Permanent alimony is no more in Florida.
Gov. Ron DeSantis signed legislation (SB 1416) that overhauls divorce law in Florida. The most notable change eliminates the possibility of divorced couples remaining eternally tied together financially.
The measure was among the last items passed by the Legislature awaiting action by the Governor. It will go into effect July 1, a day after DeSantis signed it.
The signing ends years of efforts to reform the divorce process in Florida. Sen. Joe Gruters, a Sarasota Republican, had sponsored the Senate bill. Rep. John Temple, a Wildwood Republican, championed the legislation in the House.
Florida Family Fairness led a petition campaign encouraging backers of the bill to reach out to DeSantis.
“This bill allows both parties to retire with dignity, while giving the courts discretion to protect vulnerable alimony recipients,” read the petition. “There has never been a fairer and more balanced proposal to change Florida’s antiquated alimony laws.”

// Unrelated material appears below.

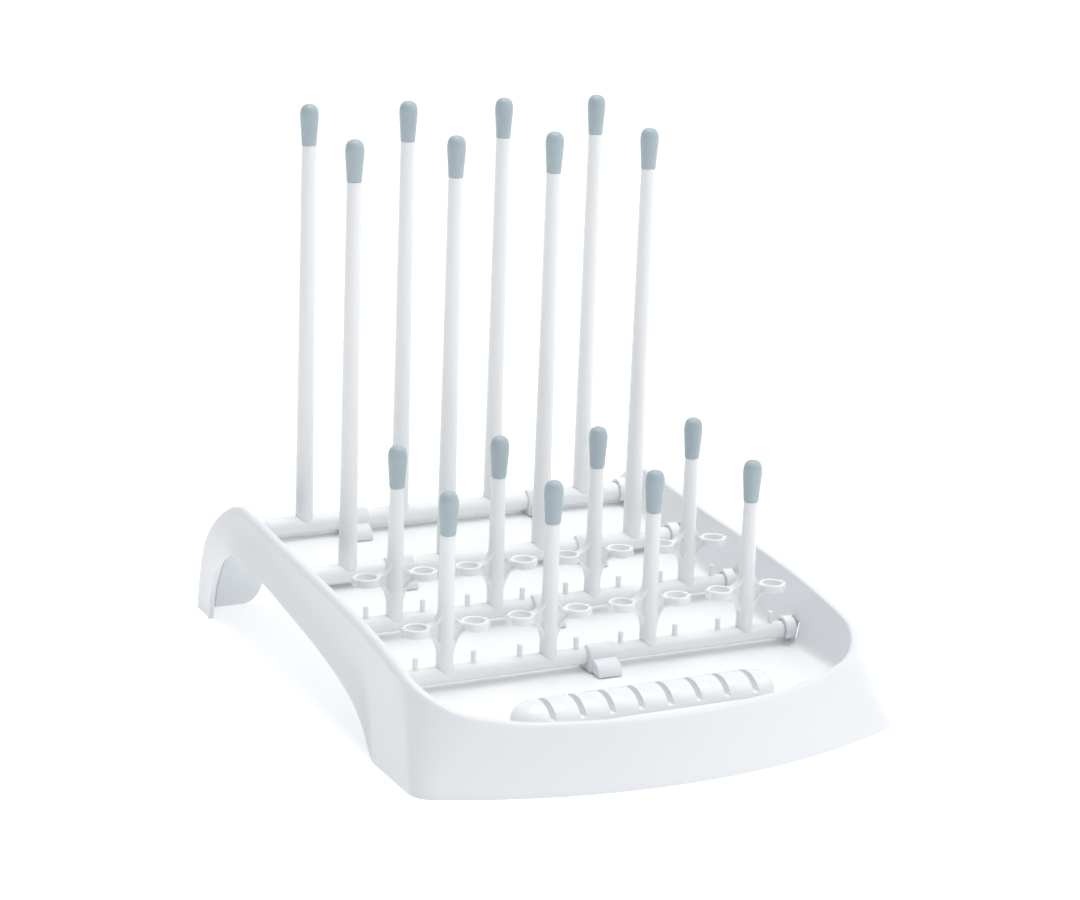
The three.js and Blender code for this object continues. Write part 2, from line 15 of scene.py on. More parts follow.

But any proposed changes to alimony have also drawn opposition for years. The First Wives Advocacy Group said the legislation puts women in a worse position in instances of divorce, and ultimately also hurts children impacted by the process.
“Our first concern is with the retroactive application of the bill. Our second concern is the lack of enforcement under the current law, and our third concern is that the bill has, in our opinion, been pushed through for a decade by a terror group,” said organization spokesperson Jan Killilea. “Women who have been critical of the alimony reform bill have been subjected to verbal attacks on social media.”
The organization expressed surprise and concern that DeSantis signed the bill.
“On behalf of the thousands of women who our group represents, we are very disappointed in the Governor’s decision to sign the alimony reform bill,” reads a statement released by Killilea. “We believe by signing it, he has put older women in a situation which will cause financial devastation. The so-called party of ‘family values’ has just contributed to erosion of the institution of marriage in Florida.”
Supporters of the bill say fear of retroactivity is misplaced, and that lawmakers made sure the legislative language would not impact existing divorce decrees and settled cases.
Divorce lawyers say in practical effect, the new law embeds in statute many changes that have unfolded slowly within courtrooms.
“We don’t expect the changes to alimony in Florida to have a profound effect on what we do at the DeWitt Law Firm,” said lawyer Moses DeWitt. “It’s simply going to codify a lot of what the case law already says. While there are some changes, I don’t think we will see a significant impact on the amount or length of most alimony awards. The changes likely won’t be as drastic as some think they are going to be.”
Concerns from women’s groups prompted DeSantis to veto a similar bill passed by the Legislature last year. Before DeSantis, Gov. Rick Scott also vetoed prior legislation dealing with the same subject.
Gruters believed lawmakers had finally found a space of compromise on the issue. The Family Law Section of the Florida Bar opposed last year’s legislation, but this year voiced support.
“I appreciate the Governor signing SB 1416 legislation into law. It’s long overdue and a win for Florida families,” Gruters said. “Special thanks to House sponsor Rep. John Temple and to (lawyers) Lisa Hurley and Nelson Diaz for your tireless work.”
Parties in negotiation said they landed in a place amenable to all engaged in the legal proceedings of divorce.
“The Family Law Section of The Florida Bar supported legislation to make commonsense modifications to Florida’s alimony laws this Session, including the elimination of permanent alimony and the preservation of the longstanding Pimm decision, which pertains to the effects of retirement on alimony awards,” reads a joint statement provided by Family Law Section Chair Sarah Kay and immediate Past Chair Philip Wartenberg.
“Importantly, and differentiating it from past legislation, this bill did not include provisions that would negatively impact existing alimony awards or otherwise be harmful to Florida’s families.”
The pair issued a statement after the bill’s signing praising DeSantis.
“We thank Governor DeSantis for signing legislation into law that provides for commonsense modifications to alimony, including the elimination of permanent alimony and the preservation of the longstanding Pimm decision, which pertains to the effects of retirement on alimony awards,” Kay and Wartenberg said.
“Importantly, the section was grateful to have worked with the sponsors of this legislation during the 2023 session to ensure it would not negatively impact existing alimony awards or otherwise be harmful to Florida’s families.”